Na superfície, o projeto parece bem intencionado. Mas de boas intenções, como se sabe, o inferno está cheio. Desde o início, ficou claro que o grande alvo da Câmara Municipal era a proibição do turfe na cidade, a pretexto de coibir a “prática de jogos de azar” e, principalmente, os “maus-tratos” contra os cavalos. O projeto, porém, também serve a um interesse não escrito. No limite, pode culminar na desapropriação da valiosíssima área de 600 mil m2 do Hipódromo de Cidade Jardim, de propriedade do Jockey Club de São Paulo.

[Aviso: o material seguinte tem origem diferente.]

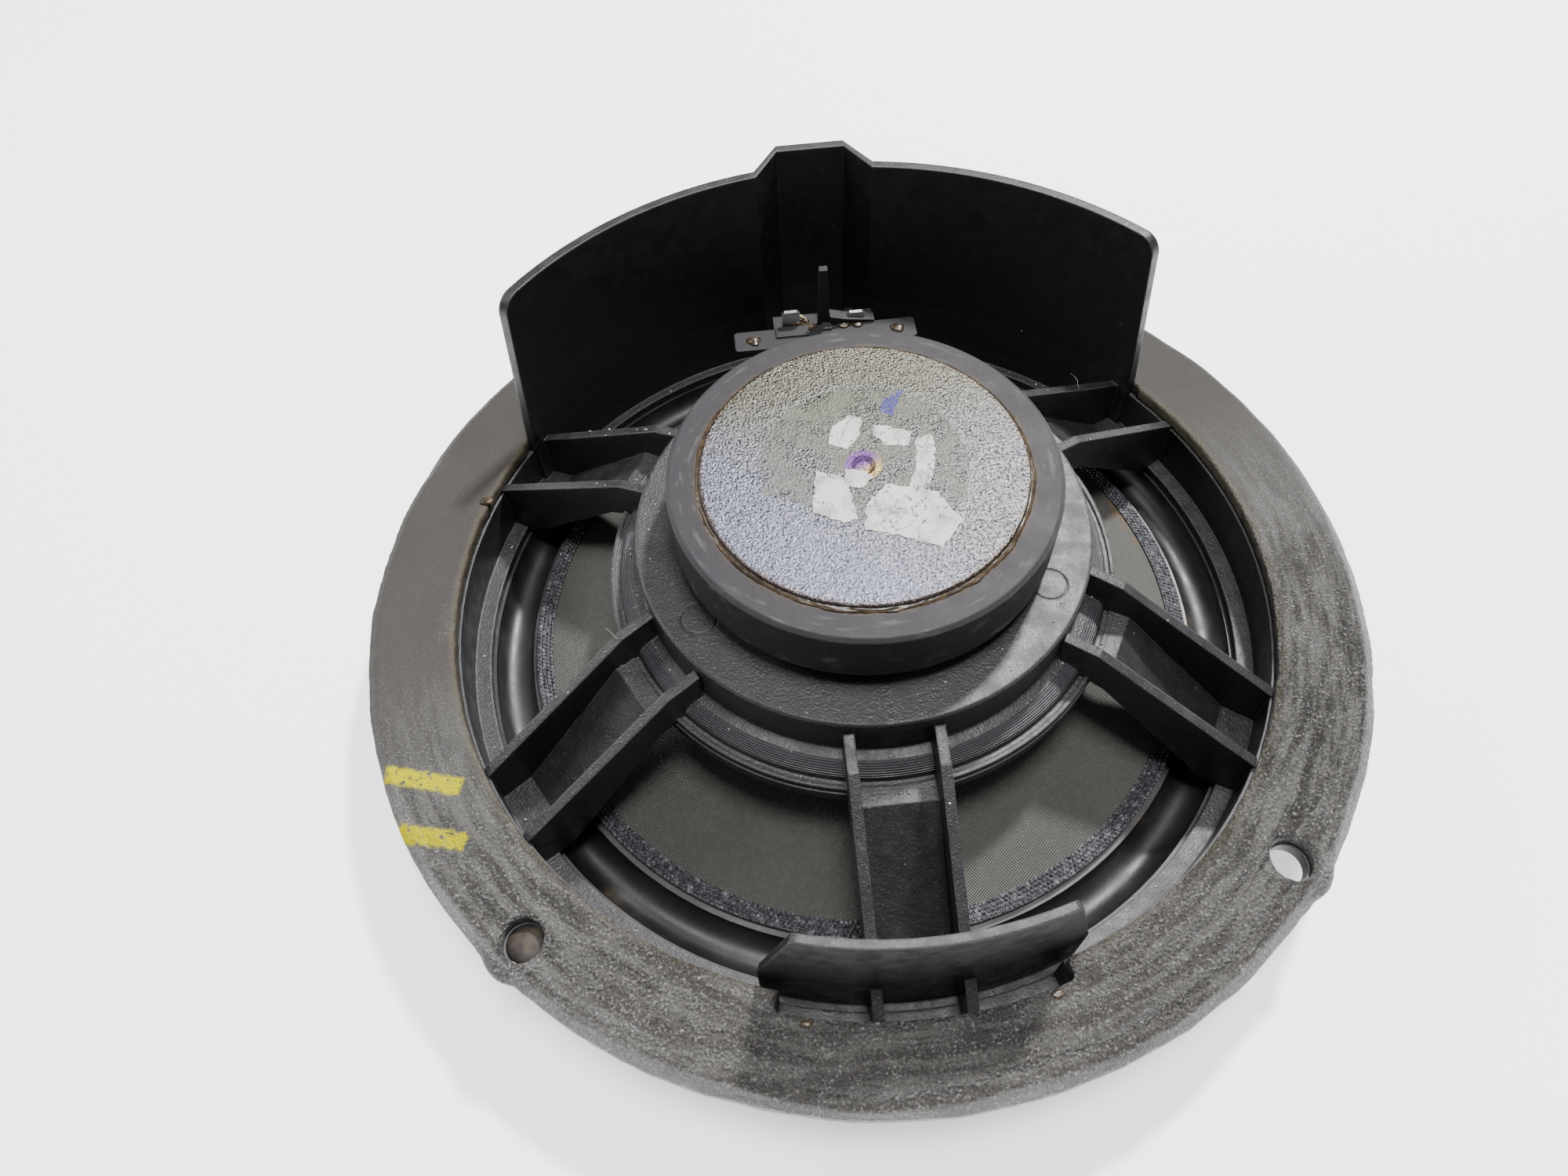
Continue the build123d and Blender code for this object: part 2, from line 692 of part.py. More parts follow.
def spider_line(top_z):
    """One face of the spider from the cuff to the landing, as arcs that dip and rise in turn."""
    Line((spider_in_r, top_z), (wave_in_r, top_z))
    for half_wave in range(2 * spider_waves):
        start_r = wave_in_r + half_wave * wave_len / 2
        bend = -wave_h if half_wave % 2 == 0 else wave_h
        ThreePointArc(
            (start_r, top_z),
            (start_r + wave_len / 4, top_z + bend),
            (start_r + wave_len / 2, top_z),
        )
    Line((wave_out_r, top_z), (spider_out_r, top_z))


with BuildPart() as spider:
    with BuildSketch(Plane.XZ):
        with BuildLine():
            spider_line(landing_z)
            Line((spider_out_r, landing_z), (spider_out_r, landing_z - spider_t))
            spider_line(landing_z - spider_t)
            Line((spider_in_r, landing_z - spider_t), (spider_in_r, landing_z))
        make_face()
    revolve(axis=Axis.Z)
save(spider.part, "spider")

with BuildPart() as spider_ring:
    with BuildSketch(Plane.XY.offset(landing_z - spider_t - spider_ring_h)):
        Circle(landing_r + spider_ring_over)
        Circle(landing_r - landing_w, mode=Mode.SUBTRACT)
    extrude(amount=spider_ring_h)
save(spider_ring.part, "spider_ring")

# ---- motor -------------------------------------------------------------------
with BuildPart() as front_plate:
    with BuildSketch(Plane.XY.offset(plate_bottom_z)):
        Circle(plate_r)
        Circle(plate_bore_r, mode=Mode.SUBTRACT)
    extrude(amount=plate_t)
    chamfer(front_plate.edges().filter_by(GeomType.CIRCLE).sort_by(SortBy.RADIUS)[-2:], plate_edge)
save(front_plate.part, "front_plate")

with BuildPart() as magnet:
    with BuildSketch(Plane.XY.offset(magnet_bottom_z)):
        Circle(magnet_r)
        Circle(magnet_in_r, mode=Mode.SUBTRACT)
    extrude(amount=magnet_t)
    with BuildSketch(Plane.XY.offset(magnet_top_z - yoke_seat)):
        Circle(yoke_r + seat_clearance)
    extrude(amount=yoke_seat, mode=Mode.SUBTRACT)
    chamfer(magnet.edges().filter_by(GeomType.CIRCLE).sort_by(SortBy.RADIUS)[-2:], magnet_edge)
save(magnet.part, "magnet")

yoke_bottom_z = magnet_top_z - yoke_seat
yoke_top_z = magnet_top_z + yoke_proud
with BuildPart() as pole_yoke:
    with BuildSketch(Plane.XY.offset(yoke_bottom_z)):
        Circle(yoke_r)
    extrude(amount=yoke_top_z - yoke_bottom_z)
    fillet(pole_yoke.edges().filter_by(GeomType.CIRCLE).group_by(Axis.Z)[-1], yoke_edge)
    with BuildSketch(Plane.XY.offset(plate_bottom_z)):
        Circle(pole_r)
    extrude(amount=yoke_bottom_z - plate_bottom_z)
    chamfer(pole_yoke.edges().filter_by(GeomType.CIRCLE).group_by(Axis.Z)[0], pole_edge)
    with Locations((0, 0, yoke_top_z)):
        Cone(dimple_floor_r, dimple_r, 2 * dimple_depth, mode=Mode.SUBTRACT)
save(pole_yoke.part, "pole_yoke")

# ---- terminal block on the spoke at +Y, with a slotted ear at each end and a m
plate_top_z = terminal_z + plate_h
housing_mid_y = plate_back_y + (housing_d - root) / 2
hump_x = post_base_w / 2
with BuildPart() as terminal_block:
    with BuildSketch(Plane.XY.offset(terminal_z)):
        with Locations((0, terminal_y)):
            RectangleRounded(plate_w, plate_d, plate_corner_r)
    extrude(amount=plate_h)
    # housing of the blades, lower than the plate, and the tongue between the ribs
    with BuildSketch(Plane.XY.offset(terminal_z)):
        with Locations((0, housing_mid_y)):
            Rectangle(housing_w, housing_d + root)
    extrude(amount=housing_t)
    with BuildSketch(Plane.XY.offset(terminal_z)):
        with Locations((0, terminal_y)):
            Rectangle(2 * spoke_half_w - rib_t - 2 * fit, plate_d)
    extrude(amount=-tongue_h)
    # raised boss on the left, sloping hump on the right
    with BuildSketch(Plane.XY.offset(terminal_z)):
        with Locations((-blade_x, plate_back_y - boss_d / 2)):
            Rectangle(boss_w, boss_d)
    extrude(amount=plate_h + boss_h)
    with BuildSketch(Plane.XZ.offset(-plate_back_y + root)):
        Polygon(
            (hump_x, terminal_z),
            (hump_x, plate_top_z + hump_high),
            (hump_x + hump_w / 3, plate_top_z + (hump_high + hump_low) / 2),
            (hump_x + hump_w, plate_top_z + hump_low),
            (hump_x + hump_w, terminal_z),
            align=None,
        )
    extrude(amount=-hump_d)
    # tapered post and its foot
    with BuildSketch(Plane.XZ.offset(-plate_back_y)):
        Polygon(
            (-post_base_w / 2, terminal_z),
            (-post_top_w / 2, plate_top_z + post_h),
            (post_top_w / 2, plate_top_z + post_h),
            (post_base_w / 2, terminal_z),
            align=None,
        )
    extrude(amount=-post_d)
    with BuildSketch(Plane.XY.offset(terminal_z)):
        with Locations((post_foot_w / 4, plate_back_y - post_foot_d / 2)):
            Rectangle(post_foot_w, post_foot_d + root)
    extrude(amount=plate_h + post_foot_h)
    # slots through the ears, and seats for the blades
    with BuildSketch(Plane.XY.offset(terminal_z)):
        with Locations((-tag_slot_x, terminal_y + tag_slot_out), (tag_slot_x, terminal_y + tag_slot_out)):
            Rectangle(tag_slot_len, tag_slot_w)
    extrude(amount=plate_h, mode=Mode.SUBTRACT)
    with BuildSketch(Plane.XY.offset(terminal_z + housing_t - blade_inset)):
        with Locations((-blade_x, blade_y), (blade_x, blade_y)):
            Rectangle(blade_w, blade_t)
    extrude(amount=post_h, mode=Mode.SUBTRACT)
save(terminal_block.part, "terminal_block")

blade_names = ("terminal_blade_left", "terminal_blade_right")
for blade_name, side, blade_h in zip(blade_names, (-1, 1), blade_heights):
    blade_bottom_z = terminal_z + housing_t - blade_inset
    with BuildPart() as blade:
        with BuildSketch(Plane.XY.offset(blade_bottom_z)):
            with Locations((side * blade_x, blade_y)):
                Rectangle(blade_w, blade_t)
        extrude(amount=plate_top_z + blade_h - blade_bottom_z)
        chamfer(blade.edges().filter_by(Axis.Y).group_by(Axis.Z)[-1], blade_edge)
    save(blade.part, blade_name)

# ---- eyelets riveted through the cone, and the flexible leads to them --------
eyelet_names = ("lead_eyelet_right", "lead_eyelet_left")
for eyelet_name, place in zip(eyelet_names, eyelet_places):
    with BuildPart() as eyelet:
        with BuildSketch(place.offset(-cone_t / 2 - eyelet_head_t)):
            Circle(eyelet_head_r)
        extrude(amount=eyelet_head_t)
        with BuildSketch(place.offset(-cone_t / 2)):
            Circle(eyelet_r)
        extrude(amount=cone_t)
        with BuildSketch(place.offset(cone_t / 2)):
            Circle(eyelet_head_r)
        extrude(amount=eyelet_head_t)
    save(eyelet.part, eyelet_name)

lead_names = ("tinsel_lead_right", "tinsel_lead_left")
for lead_name, side, place in zip(lead_names, (1, -1), eyelet_places):
    end = place.offset(cone_t / 2 + eyelet_head_t + lead_r + fit).origin
    with BuildPart() as lead:
        with BuildLine():
            lead_path = FilletPolyline(
                (side * tag_slot_x, terminal_y + 0.2, terminal_z),
                (side * tag_slot_x, terminal_y + 0.2, terminal_z - 4.2),
                (side * (tag_slot_x + 0.3), terminal_y - 2.6, terminal_z - 8.6),
                (side * (tag_slot_x + 0.1), terminal_y - 7.6, terminal_z - 11.6),
                (end.X + side * 0.7, end.Y + 4.6, end.Z + 1.2),
                (end.X, end.Y, end.Z),
                radius=lead_bend_r,
            )
        with BuildSketch(Plane(lead_path @ 0, z_dir=lead_path % 0)):
            Circle(lead_r)
        sweep()
    save(lead.part, lead_name)
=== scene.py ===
import math
import random

import bpy
from mathutils import Matrix, Vector, noise
from mathutils.bvhtree import BVHTree
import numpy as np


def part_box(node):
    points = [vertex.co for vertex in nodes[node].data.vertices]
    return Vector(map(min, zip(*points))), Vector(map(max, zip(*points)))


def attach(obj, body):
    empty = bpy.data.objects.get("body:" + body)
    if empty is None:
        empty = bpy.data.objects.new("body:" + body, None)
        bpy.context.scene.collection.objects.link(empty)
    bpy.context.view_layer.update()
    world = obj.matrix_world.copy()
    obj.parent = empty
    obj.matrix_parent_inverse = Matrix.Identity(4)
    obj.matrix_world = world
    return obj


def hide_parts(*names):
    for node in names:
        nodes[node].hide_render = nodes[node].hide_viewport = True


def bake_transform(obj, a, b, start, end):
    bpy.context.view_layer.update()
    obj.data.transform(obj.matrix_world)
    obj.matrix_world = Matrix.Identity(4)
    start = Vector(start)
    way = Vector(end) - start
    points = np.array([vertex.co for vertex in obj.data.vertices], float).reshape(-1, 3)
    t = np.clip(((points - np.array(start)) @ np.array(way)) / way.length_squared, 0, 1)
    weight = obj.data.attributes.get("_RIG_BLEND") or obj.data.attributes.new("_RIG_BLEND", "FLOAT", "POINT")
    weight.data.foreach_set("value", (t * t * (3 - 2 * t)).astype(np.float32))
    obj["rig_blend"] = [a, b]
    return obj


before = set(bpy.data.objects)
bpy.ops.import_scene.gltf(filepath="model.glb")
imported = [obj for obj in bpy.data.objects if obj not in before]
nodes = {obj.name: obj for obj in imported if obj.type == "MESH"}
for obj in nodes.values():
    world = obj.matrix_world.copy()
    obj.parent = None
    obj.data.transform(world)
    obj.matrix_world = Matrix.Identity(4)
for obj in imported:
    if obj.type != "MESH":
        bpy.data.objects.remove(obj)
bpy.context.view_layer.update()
MM = 0.001
BASE = "frame_body"
MOVING = "cone_assembly"

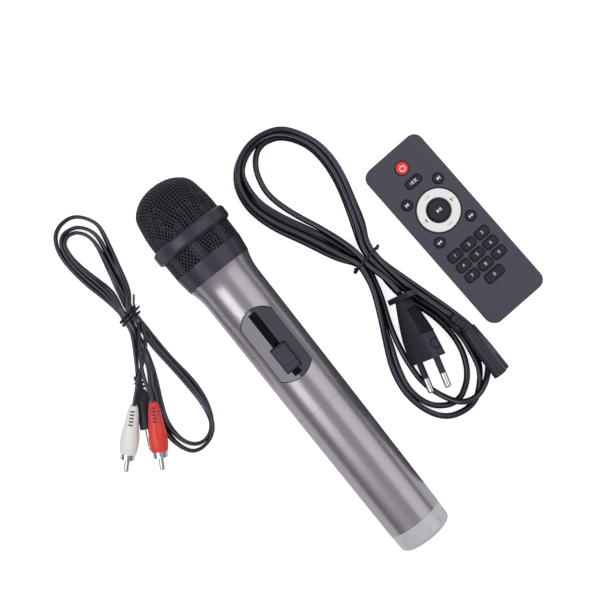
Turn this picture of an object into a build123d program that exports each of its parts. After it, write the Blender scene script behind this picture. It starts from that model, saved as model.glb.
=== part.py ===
from build123d import *
import math
import os

os.makedirs("parts", exist_ok=True)

# A karaoke accessory set laid out flat: a cordless hand microphone, a slim remote control,
# a stereo audio lead and a two-pin mains lead.
# +Z is up, +Y runs along the microphone from tail to head, and the set rests on z = 0.

# ---- layout of the set (mm, degrees)
set_width = 173.6
remote_turn = 3.0
remote_shift = 1.3

# ---- fits
fit_gap = 0.05
seam_gap = 0.1
key_gap = 0.25

# ---- microphone, measured from its tail
mic_length = 257.5
cap_length = 12.4
sleeve_length = 86.5
housing_length = 96.5
collar_length = 10.7
skirt_length = 11.3
ring_length = 8.1
sleeve_tail_radius = 17.4
seam_radius = 18.15
housing_radius = 18.6
shoulder_radius = 21.0
collar_radius = 22.6
dome_radius = 22.8
ring_radius = 25.0
ring_shoulder = 1.6
sleeve_bore = 15.6
sleeve_overlap = 14.0
wall = 1.3
mesh_thickness = 1.0
foam_thickness = 2.6
head_neck_radius = 18.9
head_neck_length = 8.5

# ---- switch panel, knob and slide switch on the microphone
panel_start = 119.4
panel_length = 48.1
panel_width = 22.0
panel_head_bulge = 6.6
panel_tail_bulge = 4.4
panel_thickness = 1.2
panel_inset = 0.55
track_width = 5.0
track_length = 43.5
track_depth = 0.7
knob_start = 125.8
knob_length = 15.8
knob_width = 9.0
knob_rise = 2.6
switch_travel = 8.0
stem_width = 2.0
stem_length = 4.0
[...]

A bem da verdade, o Jockey Club deve R$ 856 milhões de IPTU à municipalidade, de acordo com os cálculos da Prefeitura. A desapropriação, portanto, é uma das cartas sobre a mesa. Mas o clube decerto não é o único devedor do Fisco municipal. Ademais, há sempre a possibilidade de negociação.

Sensível a essas nuances, a Justiça paulista acolheu um pedido do Jockey Club e suspendeu, na terça-feira passada, a validade da Lei n.º 18.147/24. Assim, a Prefeitura fica proibida de punir o clube por manter suas atividades até o julgamento do mérito da ação, ainda sem data marcada.

Não se pode condenar quem veja nessa correria para aprovar a lei a exploração eleitoreira da situação periclitante do Jockey Club, no melhor cenário, ou a abertura do poder público à especulação imobiliária, no pior. Em exposição de motivos, Tripoli argumentou que “a aversão à ideia de apostas em contenda com animais vem aos poucos se consolidando”, sem apresentar dados objetivos que corroborassem a asserção. Parece uma justificativa frágil.

Além disso, em que pese a opinião dos que não veem o turfe como um esporte, mas sim “uma prática extenuante” para os cavalos, como defende o vereador, parece haver uma deliberada confusão entre o que acontece no Hipódromo e o que acontece na clandestinidade das apostas em rinhas de galo, corridas de cães ou lutas entre pit bulls – estas sim, práticas que quase sempre levam à morte os animais.

Os cavalos do Jockey Club decerto são mais bem tratados do que muitos dos moradores sem-teto na capital paulista. E com estes o Legislativo municipal não parece estar tão preocupado, haja vista que passou em primeira votação um projeto de lei que multa quem doar comida aos sem-teto, impedindo, na prática, o exercício da caridade.

Igualmente estranha nessa história toda é a intenção do prefeito Ricardo Nunes de instalar um parque no lugar do Hipódromo de Cidade Jardim. Há três anos, estudos da própria Prefeitura revelaram que seria inviável criar um parque no local dadas as condições do terreno, entre outros fatores.